Keaton’s character sprays her hoo-ha with perfume before a date. Was this ever really a thing?

Choice bit of dialogue #1: “I just can’t stand a woman’s company right after I’ve fucked her.”

Choice bit of dialogue #2: “Is my breath bad? Do I use the wrong toothpaste? Is my sex too straight?”

Kudos to the filmmakers’ for using Boz Scaggs’ Lowdown, especially when a scene suddenly cuts to a singles’ bar. In fact, the whole soundtrack is a doozy, and its selection of disco-era classics may be one reason (that is, procuring the rights) that the film has not been released on DVD (a point made by filmmaker Bruce LaBruce in his awesome assessment, complete with references to Greek mythology, of the film at from earlier this year).

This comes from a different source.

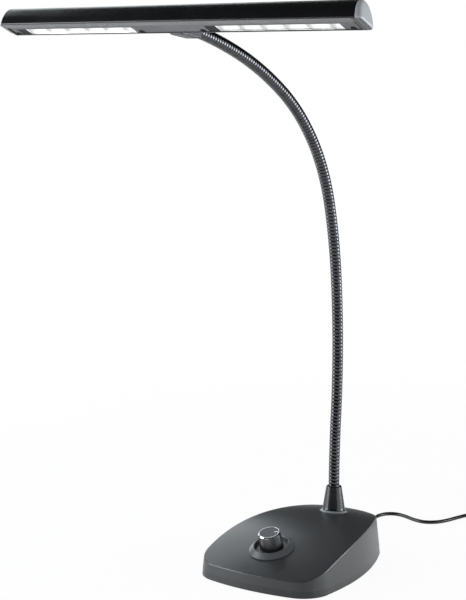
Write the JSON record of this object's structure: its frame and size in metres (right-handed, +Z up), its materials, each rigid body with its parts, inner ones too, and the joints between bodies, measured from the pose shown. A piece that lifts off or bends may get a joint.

The main character develops a coke habit. Again, different from the book. Not sure what the point of it is to the movie, which would be just as effective without it in my opinion.

The movie features ’70s lingo I’d never heard before. At one point, Weld’s character says, “He’s the best safecracker in the business.” In case you’re wondering what that means, she follows up with, “Isn’t that a great name for an abortionist?” No, not really.

Random thought #1 (as Keaton’s character descends into angry, mostly unfulfilling promiscuity): this is a long way from the Orgasmatron in Sleeper.

The orgasmatron from Sleeper. Looking for Mr. Goodbar movie

The ending is brutal. I’d be warned about this by a friend, and the final scene lived up to the warning. It also seems to nod, in a weird way, to the Italian Giallo (blood-drenched films usually featuring gruesome murders of beautiful young women) genre, and directors like Dario Argento. It’s tempting to hope that Brooks was using exploitation techniques to comment on the proliferation of onscreen violence against women, but nothing else in the movie makes me think this might be the case. Another point of interest; where, in the book, Theresa’s killer becomes enraged when she insist he leave, in the movie he attacks her because he believes she is calling him out on his (repressed) homosexuality.